Sulfate-Promoted Higher Alcohol Synthesis from CO2 Hydrogenation

Sulfur is usually regarded as a catalyst poison for many industrial reactions. Since an increasing number of studies have also reported that sulfate can serve as a promoter for certain reactions, the effects of sulfate on catalysts should be critically treated. Herein, we report a promotion effect of sulfate species on higher alcohol synthesis (HAS) from CO2 hydrogenation over a typical KCuFe-based catalyst. It is found that sulfate modification can regulate the hydrogenation capacity and balance of CO dissociated and nondissociated activation, thus optimizing the reaction network of CO2 hydrogenation to higher alcohols.
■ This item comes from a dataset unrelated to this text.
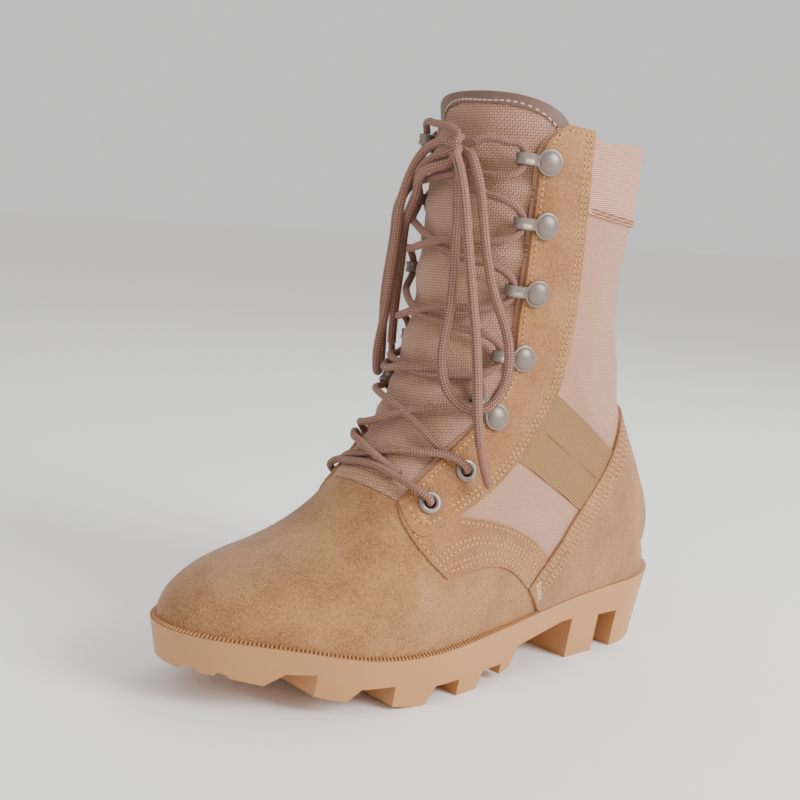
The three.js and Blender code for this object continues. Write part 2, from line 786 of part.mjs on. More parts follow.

After optimization, the 0.6S-KCFZ catalyst with a moderate S doping (0.6 wt %) displays the HA selectivity of 22.9% and HA STY of 50.7 mg g(cat)(-1) h(-1) under the reaction conditions of 320 ?, 5 MPa, and 3 L g(cat)(-1) h(-1). Furthermore, based on the reaction coupling strategy, we combined 0.6S-KCFZ with CuZnAlZr (CO2 reduction to C1 species) to construct a multifunctional catalyst, which showed a superior HAS catalytic performance (173.9 mg g(cat)(-1) h(-1) at GHSV of 12 L g(cat)(-1) h(-1)). This work provides a distinctive example for the insight of sulfate modification on HAS from CO2 hydrogenation.